Cahir Castle (Irish: Caisleán na Cathrach), one of the largest castles in Ireland, is sited on an island in the river Suir. It was built from 1142 by Conor O'Brien, Prince of Thomond. Now situated in Cahir town centre, County Tipperary, the castle is well preserved and has guided tour and audiovisual shows in multiple languages.
The castle was sited on and near an earlier native fortification known as a cathair (stone fort), which gave its name to the place. The core structure of the castle dates to construction in the 13th century by the O'Brien family. The castle was built in two parts, with the side now by the street being built 200 years before the side now housing the audio-visual show.
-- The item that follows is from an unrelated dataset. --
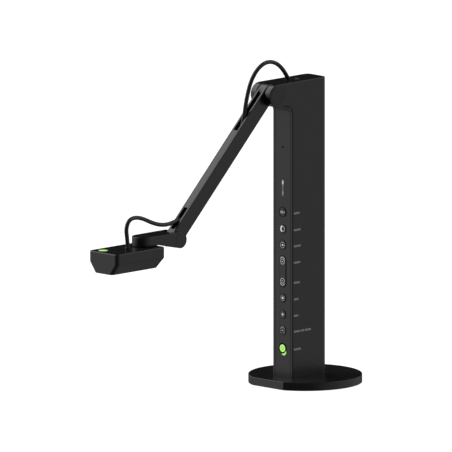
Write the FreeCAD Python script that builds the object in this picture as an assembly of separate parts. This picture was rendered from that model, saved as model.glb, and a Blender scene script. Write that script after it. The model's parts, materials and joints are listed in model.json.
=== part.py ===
import FreeCAD, Part
import math
import os

from FreeCAD import Vector

# Desktop document camera, in millimetres.
# The origin is the centre of the round base, on the table.
# +Z is up, -Y is the front with the buttons and the arm, and +X is the camera's own left-hand side.

# ---- base ----
BASE_R = 57.0
BASE_TOP = 8.5
BASE_FLAT_Y = -52.8  # the flat cut across the front of the round base
BASE_WALL = 2.4
BASE_ROOF = 2.0
PAD_THICK = 0.4  # rubber sole
BASE_EDGE = 0.4  # rounding of the top's rim
PLATE_THICK = 1.2
WEIGHT_THICK = 4.2
BASE_SCREWS = [(x, y) for x in (-36, 36) for y in (-28, 30)]

# ---- column ----
COL_X = 14.0  # half width
COL_FRONT = -31.7
COL_BACK = 17.4
COL_TOP = 309.5
COL_WALL = 2.0
FRONT_WALL = 3.2
BACK_ROUND = 6.0
FRAME_W = 3.0  # raised frame on each side of the front panel
COL_EDGE = 0.9  # rounding along the column's front corners, beak, hub and top
PANEL_SUNK = 0.05
PANEL_THICK = 1.2
PANEL_GAP = 0.4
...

Granted to the powerful Butler family in late 14th century, the castle was enlarged and remodelled between the 15th and 17th centuries. It fell into ruin in the late 18th century and was partially restored in the 1840s. The Great Hall was partly rebuilt in 1840.
Place in history
In 1375, the castle was granted to James Butler, newly created Earl of Ormond, for his loyalty to Edward III. His son James, the second Earl (by his second marriage) passed the lands around the barony of Iffa and Offa West to his children, though they were not themselves noble. This changed by 1542 when the first of the Barons Cahir was created. Unlike their Anglican kinsmen, this branch of the Butler dynasty sided with the Roman Catholic Irish in the Elizabethan wars. In 1599 the castle was captured after a three-day siege by the army of the Earl of Essex and was for a year put under the charge of Sir Charles Blount. Lord Cahir joined with the Earl of Tyrone in 1601 and was attainted for treason, but later obtained a full pardon. In 1627 the castle was the scene of a celebrated killing when Cahir's son-in-law, Lord Dunboyne, murdered his distant cousin, James Prendergast, in a dispute over an inheritance: he was tried for the killing but acquitted.
During the Irish Confederate Wars the castle was besieged twice. In 1647 George Mathew, the guardian of the young Lord Cahir, surrendered to Murrough O'Brien, 6th Baron Inchiquin (later 1st Earl, and a descendant of Cahir's builder) following his victory at the battle of Knocknanauss. In 1650 he surrendered again to Oliver Cromwell, during his conquest of Ireland without a shot even being fired.
In 1961 the last Lord Cahir died and the castle reverted to the Irish state.